There was, however, one matter with which the learned Judge did not deal, namely, an allegation of forgery. This allegation, which was to the effect that Exhibits B and C are forgeries and do not come from the bank, and consequently are forgeries emanating from the respondent, was made for the first time by Counsel for the appellants in his final address to the Court below, although the suggestion that they were forgeries, but not that the respondent forged them, was put to the respondent in cross-examination. Just before his final address in the Court below Counsel for the appellants had applied for an adjournment to call other witnesses. This application was rejected. The record does not show what witnesses he wished to call, but Mr. Nonyelu told us it was desired to call Mr. Onwuteaka, the appellant’s Calabar Manager at the relevant time, and an expert to testify as to the genuineness or otherwise of Exhibits B and C.
The granting of an adjournment is a matter within the discretion of the trial judge. Is there any reason why we should interfere with his exercise of it? Mr. Nonyelu has cited to us the case of Enitan Edun 14 W.A.C.A. 642), but there can be no suggestion that Palmer, J., acted towards the appellants’ Counsel in this case as the learned Judge in Enitan Edun did towards the plaintiff’s Counsel in that case. In the actions from which this appeal arises pleadings were completed on 25th July, 1958. On 12th August, 1958, the actions were consolidated and adjourned to the next sessions. On 2nd December, 1958, the actions were adjourned on the appellants’ application. There were two further adjournments, and on the 9th July, 1959, Palmer, J., began the hearing, having previously warned Counsel that there would be no further adjournment, since he was going on transfer to Enugu and did not wish to leave any part-heard cases in the Calabar Division, and Counsel having stated that they were ready to go on with the case.

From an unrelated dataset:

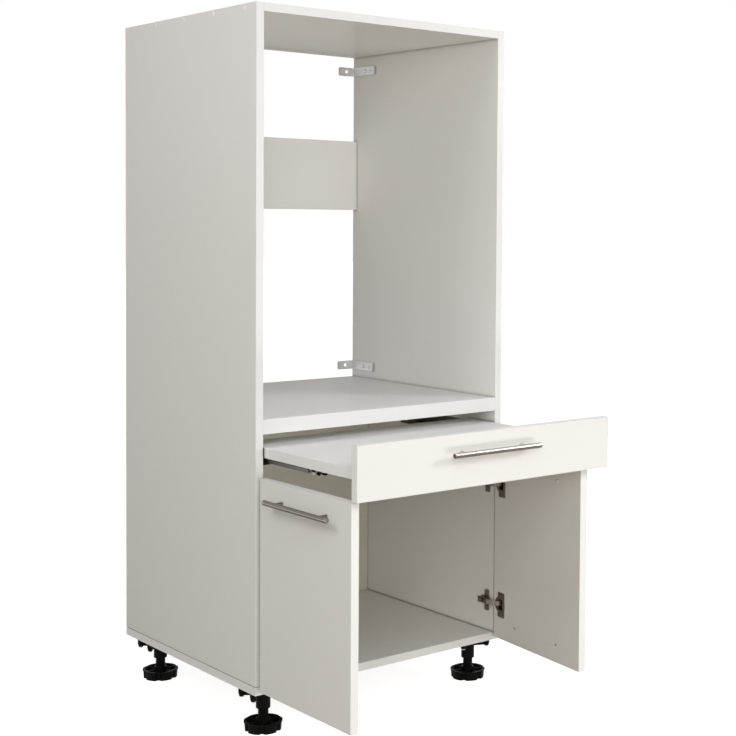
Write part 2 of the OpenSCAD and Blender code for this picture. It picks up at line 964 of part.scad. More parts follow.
// A foot socket: a plate with four screw lugs under the carcass and a sleeve
module foot_socket() {
  difference() {
    union() {
      rod_z(0, 0, base_z - 4, base_z, socket_d);
      box(-lug_out, 0, -lug_pitch / 2, lug_pitch / 2, base_z - 5, base_z);
      lug_places()
        rod_z(0, 0, base_z - lug_h, base_z, lug_d);
      for (k = [-1, 1])
        rotate([0, 0, 180 + k * atan2(lug_pitch / 2, lug_out)])
          box(0, norm([lug_out, lug_pitch / 2]), -2, 2, base_z - lug_h + 1, base_z - 1);
      rod_z(0, 0, base_z - sleeve_l, base_z, sleeve_d);
    }
    rod_z(0, 0, base_z - sleeve_l - 1, base_z + 1, stem_d + 2 * stem_gap);
    socket_screw_rods();
    for (a = [0:60:120])
      rotate([0, 0, a])
        box(-sleeve_d, sleeve_d, -2, 2, base_z - sleeve_l - 1, base_z - sleeve_l + 4);
  }
}

module foot_sockets() {
  color([0.07, 0.07, 0.07])
    foot_places()
      foot_socket();
}

module socket_screws() {
  color([0.6, 0.6, 0.58])
    foot_places() {
      socket_screw_rods();
      lug_places()
        rod_z(0, 0, base_z - lug_h - 2, base_z - lug_h, 8);
    }
}

// A foot's pad: six pockets, six notches, a lipped rim and a bored hub
module foot_pad() {
  difference() {
    union() {
      rod_z(0, 0, 0, pad_h, pad_d);
      rod_z(0, 0, pad_h - 2.5, pad_h, pad_d + 2);
    }
    for (a = [0:60:300])
      rotate([0, 0, a]) {
        rod_z(pad_d * 0.31, 0, 4, pad_h + 1, pad_d * 0.25);
        rotate([0, 0, 30])
          rod_z(pad_d / 2 + 1.5, 0, -1, pad_h + 1, 8);
      }
    rod_z(0, 0, pad_h - 7, pad_h + 1, spigot_d + 0.6);
  }
  difference() {
    rod_z(0, 0, pad_h - 6, pad_h + hub_up, stem_d + 6);
    rod_z(0, 0, pad_h - 7, pad_h + hub_up + 1, spigot_d + 0.6);
  }
}

// A foot's threaded stem, standing on the hub with a spigot in its bore
module foot_stem() {
  rod_z(0, 0, pad_h - 6, pad_h + hub_up, spigot_d);
  rod_z(0, 0, pad_h + hub_up, base_z - 5, stem_d - 2 * thread_d);
  for (z = [pad_h + hub_up + 3:thread_pitch:base_z - 7])
    rod_z(0, 0, z, z + thread_pitch / 2, stem_d);
}

module at_foot(side, y) {
  color([0.07, 0.07, 0.07])
    hand(side)
      translate([-half_w + foot_in_x, y, 0])
        rotate([0, 0, -side * pad_turn])
          children();
}

module foot_front_left() {
  at_foot(-1, front_y + foot_front)
    foot_pad();
}

module foot_front_right() {
  at_foot(1, front_y + foot_front)
    foot_pad();
}

module foot_rear_left() {
  at_foot(-1, rear_y - foot_rear)
    foot_pad();
}

module foot_rear_right() {
  at_foot(1, rear_y - foot_rear)
    foot_pad();
}

module stem_front_left() {
  at_foot(-1, front_y + foot_front)
    foot_stem();
}

module stem_front_right() {
  at_foot(1, front_y + foot_front)
    foot_stem();
}

module stem_rear_left() {
  at_foot(-1, rear_y - foot_rear)
    foot_stem();
}

module stem_rear_right() {
  at_foot(1, rear_y - foot_rear)
    foot_stem();
}

left_side_panel();
right_side_panel();
top_panel();
bottom_panel();
appliance_shelf();
back_rail();
lower_back_panel();
top_screws();
top_screw_caps();
bottom_screws();
shelf_dowels();
rail_dowels();
bracket_upper_left();
bracket_upper_right();
bracket_lower_left();
bracket_lower_right();
bracket_screws();
runner_left();
runner_right();
runner_end_caps();
runner_screws();
slide_left();
slide_right();
rider_left();
rider_right();
rider_screws();
pull_out_board();
pull_out_front();
front_dowels();
board_clips();
clip_levers();
pull_out_handle();
pull_out_handle_screws();
left_door();
left_handle();
left_handle_screws();
left_hinge_cups();
left_cup_screws();
right_door();
right_handle();
right_handle_screws();
right_hinge_cups();
right_cup_screws();
left_hinge_plates();
right_hinge_plates();
left_hinge_arms();
right_hinge_arms();
plate_screws();
arm_screws();
foot_sockets();
socket_screws();
foot_front_left();
foot_front_right();
foot_rear_left();
foot_rear_right();
stem_front_left();
stem_front_right();
stem_rear_left();
stem_rear_right();
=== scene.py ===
from math import atan2, cos, pi, radians, sin

import bmesh
import bpy
from mathutils import Matrix, Vector


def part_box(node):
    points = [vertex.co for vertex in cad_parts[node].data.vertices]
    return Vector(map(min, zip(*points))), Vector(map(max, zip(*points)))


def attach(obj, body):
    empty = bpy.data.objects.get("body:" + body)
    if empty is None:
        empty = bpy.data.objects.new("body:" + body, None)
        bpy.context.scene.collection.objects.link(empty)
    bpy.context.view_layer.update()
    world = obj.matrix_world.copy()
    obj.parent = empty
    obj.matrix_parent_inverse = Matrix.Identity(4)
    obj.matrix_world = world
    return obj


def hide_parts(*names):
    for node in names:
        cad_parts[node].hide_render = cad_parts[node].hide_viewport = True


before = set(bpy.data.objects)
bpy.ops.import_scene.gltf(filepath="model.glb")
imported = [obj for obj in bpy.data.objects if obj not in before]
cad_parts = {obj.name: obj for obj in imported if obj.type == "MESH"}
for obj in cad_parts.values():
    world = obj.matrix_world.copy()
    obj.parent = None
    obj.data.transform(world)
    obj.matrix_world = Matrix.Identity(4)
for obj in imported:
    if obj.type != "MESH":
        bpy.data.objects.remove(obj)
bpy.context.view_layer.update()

# ---------------- photo studio
# The cabinet stands on a pale studio floor and is seen from its front left with a
# long lens, a little under a metre up. The key lamp shines from the right, and broad
# ones fill the top, the left side, the front and the foot of the cabinet.

lens_mm = 70.67
picture_px = 736
sight_x_px, sight_y_px = 520, 279.2
camera_at = (-1.6989, -2.5970, 0.9797)
camera_yaw, camera_dip, camera_roll = -0.7212, 0.04, 0.0094

studio = bpy.context.scene
camera_data = bpy.data.cameras.new("camera")
camera_data.sensor_width = 36
camera_data.lens = lens_mm
camera_data.shift_x = (picture_px / 2 - sight_x_px) / picture_px
camera_data.shift_y = (sight_y_px - picture_px / 2) / picture_px
camera_data.clip_end = 60
camera = bpy.data.objects.new("camera", camera_data)
studio.collection.objects.link(camera)
turn = (Matrix.Rotation(camera_yaw, 4, "Z") @ Matrix.Rotation(pi / 2 - camera_dip, 4, "X")
        @ Matrix.Rotation(camera_roll, 4, "Z"))
camera.matrix_world = Matrix.Translation(camera_at) @ turn
studio.camera = camera
studio.view_settings.view_transform = "Standard"

for name, kind, place, aim, power, colour, size in (
        ("key_lamp", "AREA", (1.95, -2.03, 1.55), (0, -0.4, 0.6), 23, (0.98, 0.99, 1.0), (0.5, 0.5)),
        ("top_lamp", "SUN", (-0.3, -0.9, 4.0), (0, -0.2, 0.7), 0.3, (0.97, 0.98, 1.0), radians(50)),
        ("upper_left_lamp", "AREA", (-2.2, -0.3, 2.2), (-0.3, 0.0, 0.9), 15, (1.0, 1.0, 0.98), (1.0, 1.0)),
        ("left_lamp", "AREA", (-1.0, -1.9, 1.6), (-0.3, -0.25, 0.9), 7, (0.86, 0.92, 1.0), (0.7, 0.7)),
        ("near_lamp", "AREA", (-1.4, -2.3, 1.2), (-0.2, -0.3, 0.5), 4.5, (1.0, 0.92, 0.82), (1.1, 1.1)),
        ("fill_lamp", "AREA", (-2.1, -3.3, 1.1), (0.1, 0, 0.7), 26, (1.0, 0.95, 0.89), (1.6, 1.3)),
        ("front_lamp", "AREA", (0.6, -3.8, 1.5), (0, 0.2, 1.1), 7, (0.97, 0.98, 1.0), (1.6, 1.2)),
        ("foot_lamp", "AREA", (0.2, -1.7, 0.12), (0.1, -0.26, 0.1), 3.9, (1.0, 0.99, 0.98), (0.9, 0.2))):
    lamp = bpy.data.lights.new(name, kind)
    lamp.energy = power
    lamp.color = colour
    if kind == "SUN":
        lamp.angle = size
    else:
        lamp.shape = "RECTANGLE"
        lamp.size, lamp.size_y = size
    holder = bpy.data.objects.new(name, lamp)
    studio.collection.objects.link(holder)
    way = (Vector(aim) - Vector(place)).to_track_quat("-Z", "Y").to_matrix().to_4x4()
    holder.matrix_world = Matrix.Translation(place) @ way
    holder.visible_camera = False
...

Mr. Nonyelu contends that the learned Judge should have allowed a further adjournment in the interests of justice since the appellants were taken by surprise when Exhibits B and C were produced at the trial. Now, undoubtedly, there may be cases where, In spite of a warning that no further adjournment will be granted, the Interests of justice do require that the Court should grant an adjournment. The present case, however, in my view, is not such a case. In the first place, for a party successfully to contend that a piece of evidence has taken him by surprise, the evidence, in my view, must not be such that he should have anticipated it and taken steps to make himself acquainted with ft. The respondent had alleged that two payments-in had not been credited to him (see paragraphs 6 and 7 of his defence in Suit No. C/33/1958). It is quite incredible that the appellants should not have anticipated that the respondent would produce some written evidence in support of his claim. To ask for discovery is not a recondite use of the Rules of Court, and the most recently called member of the bar would know that this course was open to him. It is difficult to resist a suspicion that the appellants were merely engaging in delaying tactics and knew that they had no answer to the documents which would be produced against them.

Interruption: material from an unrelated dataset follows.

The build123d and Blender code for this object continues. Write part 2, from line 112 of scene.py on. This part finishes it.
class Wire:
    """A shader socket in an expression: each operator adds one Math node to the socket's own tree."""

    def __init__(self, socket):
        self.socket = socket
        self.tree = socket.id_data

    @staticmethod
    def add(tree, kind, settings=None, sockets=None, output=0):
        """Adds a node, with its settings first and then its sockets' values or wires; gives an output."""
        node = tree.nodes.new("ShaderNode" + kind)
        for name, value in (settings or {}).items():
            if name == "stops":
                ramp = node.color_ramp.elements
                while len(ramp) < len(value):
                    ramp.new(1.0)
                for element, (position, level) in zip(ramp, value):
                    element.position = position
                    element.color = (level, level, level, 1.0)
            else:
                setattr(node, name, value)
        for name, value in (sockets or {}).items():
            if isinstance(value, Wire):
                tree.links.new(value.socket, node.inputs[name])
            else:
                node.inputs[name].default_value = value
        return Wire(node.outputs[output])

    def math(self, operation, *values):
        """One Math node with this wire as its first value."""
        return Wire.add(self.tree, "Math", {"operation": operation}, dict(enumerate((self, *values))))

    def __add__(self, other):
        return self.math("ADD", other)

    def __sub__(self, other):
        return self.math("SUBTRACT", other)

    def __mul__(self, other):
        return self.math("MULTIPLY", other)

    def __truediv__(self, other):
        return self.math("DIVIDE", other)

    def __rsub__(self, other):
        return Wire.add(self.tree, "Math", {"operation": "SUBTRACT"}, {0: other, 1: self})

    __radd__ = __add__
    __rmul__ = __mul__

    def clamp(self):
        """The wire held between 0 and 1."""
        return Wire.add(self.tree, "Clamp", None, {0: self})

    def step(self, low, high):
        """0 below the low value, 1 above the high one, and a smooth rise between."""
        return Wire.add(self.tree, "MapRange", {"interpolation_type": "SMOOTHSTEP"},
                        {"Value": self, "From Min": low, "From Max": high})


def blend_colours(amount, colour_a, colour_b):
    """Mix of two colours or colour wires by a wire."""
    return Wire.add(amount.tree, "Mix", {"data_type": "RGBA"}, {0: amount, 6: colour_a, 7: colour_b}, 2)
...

Secondly, after Exhibits B and C had been put in by the respondent, the evidence led on behalf of the appellants were quite insufficient to raise even a prima facie case of forgery. The only evidence from the present Manager of the bank was that the rubber stamps on Exhibits B and C were not the banks cashiers stamps. He did not deny that the rubber stamps on Exhibits B and C were produced by a stamp in the possession of the bank. As regards the initials on Exhibits B and C he merely said that the initials on Exhibit C were not those of the banks cashier. He did not say that they were not the initials of Mr. Onwuteaka. He presumably knew the initials of the former Manager, and in any case the action was tried in Calabar where the branch concerned was situated, and numerous examples of Mr. Onwuteakas initials must have been readily available. The evidence of the banks cashier was that his initials were not on Exhibits B and C. He did not deny that the initials on these Exhibits were those of Mr. Onwuteaka, although he, too, presumably knew the initials of a Manager under whom he had worked. Further, in answer to questions put by the Court, he said: ‘I do not know if the Manager had a stamp with Cashier’ marked on it….. When the Manager took money he would sometimes stamp the book himself. I cannot say if the stamp on Exhibit C is one of the bank stamps, because the bank has many stamps, but that stamp is not the one I used.’

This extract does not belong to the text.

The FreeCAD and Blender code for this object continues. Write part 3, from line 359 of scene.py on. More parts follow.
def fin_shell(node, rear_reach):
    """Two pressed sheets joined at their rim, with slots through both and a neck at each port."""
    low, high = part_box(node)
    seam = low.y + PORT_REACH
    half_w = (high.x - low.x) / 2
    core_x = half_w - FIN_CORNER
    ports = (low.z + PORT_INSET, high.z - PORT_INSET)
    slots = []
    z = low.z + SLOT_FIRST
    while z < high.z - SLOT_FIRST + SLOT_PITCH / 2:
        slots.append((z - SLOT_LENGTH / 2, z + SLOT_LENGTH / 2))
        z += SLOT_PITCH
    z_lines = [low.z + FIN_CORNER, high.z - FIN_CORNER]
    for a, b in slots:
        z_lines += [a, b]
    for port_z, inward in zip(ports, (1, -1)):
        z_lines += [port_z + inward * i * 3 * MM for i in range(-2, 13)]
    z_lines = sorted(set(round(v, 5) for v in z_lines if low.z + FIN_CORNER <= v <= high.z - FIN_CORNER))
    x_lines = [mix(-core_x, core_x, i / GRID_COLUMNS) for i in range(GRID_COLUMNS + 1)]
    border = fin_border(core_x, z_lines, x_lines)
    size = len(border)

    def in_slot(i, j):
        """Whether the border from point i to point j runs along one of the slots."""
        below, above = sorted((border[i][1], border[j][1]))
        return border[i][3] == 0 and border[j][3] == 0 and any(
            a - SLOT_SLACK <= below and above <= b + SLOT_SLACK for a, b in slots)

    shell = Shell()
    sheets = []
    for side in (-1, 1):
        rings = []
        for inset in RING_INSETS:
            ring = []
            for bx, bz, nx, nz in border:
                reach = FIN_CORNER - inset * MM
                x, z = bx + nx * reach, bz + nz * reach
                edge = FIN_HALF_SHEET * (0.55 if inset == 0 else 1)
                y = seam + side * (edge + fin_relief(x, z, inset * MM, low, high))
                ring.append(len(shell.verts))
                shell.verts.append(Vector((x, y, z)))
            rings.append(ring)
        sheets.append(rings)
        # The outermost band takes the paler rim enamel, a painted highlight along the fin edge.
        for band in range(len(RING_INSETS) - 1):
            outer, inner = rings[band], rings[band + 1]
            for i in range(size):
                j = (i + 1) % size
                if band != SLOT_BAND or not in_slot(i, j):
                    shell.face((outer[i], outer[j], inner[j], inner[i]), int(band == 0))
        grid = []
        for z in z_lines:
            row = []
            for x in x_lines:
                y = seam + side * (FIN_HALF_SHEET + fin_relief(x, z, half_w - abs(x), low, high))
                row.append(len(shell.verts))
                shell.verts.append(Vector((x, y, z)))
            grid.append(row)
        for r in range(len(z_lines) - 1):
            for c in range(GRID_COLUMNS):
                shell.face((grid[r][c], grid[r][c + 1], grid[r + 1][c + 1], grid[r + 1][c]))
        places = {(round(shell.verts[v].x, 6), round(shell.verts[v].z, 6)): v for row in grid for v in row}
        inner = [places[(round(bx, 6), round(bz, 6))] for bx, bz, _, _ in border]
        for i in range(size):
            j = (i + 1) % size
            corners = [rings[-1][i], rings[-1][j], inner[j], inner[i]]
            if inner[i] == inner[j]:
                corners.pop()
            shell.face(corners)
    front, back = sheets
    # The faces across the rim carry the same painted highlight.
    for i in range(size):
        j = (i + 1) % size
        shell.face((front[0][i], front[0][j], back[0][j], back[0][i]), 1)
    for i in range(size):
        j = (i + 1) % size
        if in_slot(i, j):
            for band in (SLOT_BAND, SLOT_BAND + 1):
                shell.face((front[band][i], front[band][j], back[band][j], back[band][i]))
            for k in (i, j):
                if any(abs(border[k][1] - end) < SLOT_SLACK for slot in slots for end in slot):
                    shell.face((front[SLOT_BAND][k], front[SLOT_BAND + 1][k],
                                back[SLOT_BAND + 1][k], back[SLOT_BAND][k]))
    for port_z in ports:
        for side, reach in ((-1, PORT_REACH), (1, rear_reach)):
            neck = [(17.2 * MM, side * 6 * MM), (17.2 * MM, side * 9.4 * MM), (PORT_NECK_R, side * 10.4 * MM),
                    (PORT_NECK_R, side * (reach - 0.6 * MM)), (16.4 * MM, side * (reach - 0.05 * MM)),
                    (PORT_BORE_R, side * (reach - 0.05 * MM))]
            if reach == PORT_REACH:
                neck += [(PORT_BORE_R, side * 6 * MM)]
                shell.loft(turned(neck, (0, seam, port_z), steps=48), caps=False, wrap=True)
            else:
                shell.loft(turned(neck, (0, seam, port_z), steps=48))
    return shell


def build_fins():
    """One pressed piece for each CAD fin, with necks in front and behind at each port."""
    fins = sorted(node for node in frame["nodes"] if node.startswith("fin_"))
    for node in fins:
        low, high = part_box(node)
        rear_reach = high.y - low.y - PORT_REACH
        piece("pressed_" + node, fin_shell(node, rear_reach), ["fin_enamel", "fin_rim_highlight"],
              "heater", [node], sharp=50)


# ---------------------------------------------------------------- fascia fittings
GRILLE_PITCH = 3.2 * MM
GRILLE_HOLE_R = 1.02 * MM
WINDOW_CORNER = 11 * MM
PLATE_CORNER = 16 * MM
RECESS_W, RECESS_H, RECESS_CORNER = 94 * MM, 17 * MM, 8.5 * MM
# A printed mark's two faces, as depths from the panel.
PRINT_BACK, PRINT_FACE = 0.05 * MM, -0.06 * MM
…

Finally as regards Mr. Onwuteaka, it is clear from Exhibit A that he has already made one false and serious accusation against the respondent and this evidence in this case would have been worthless
Taking all these matters into consideration, I am of the opinion that there is no justification whatsoever for interfering with the learned Judge’s refusal to allow any further adjournment. I would add that no application was made to call fresh evidence before us, although this course was suggested by the Court. Had the appellant filed an affidavit naming the witnesses they wished to call and setting out precisely the evidence which each would give, this would at least have given us some ground to suppose that the allegation of forgery by the respondent had been seriously put forward.
I would, therefore, dismiss this appeal with twenty guineas costs to the respondent.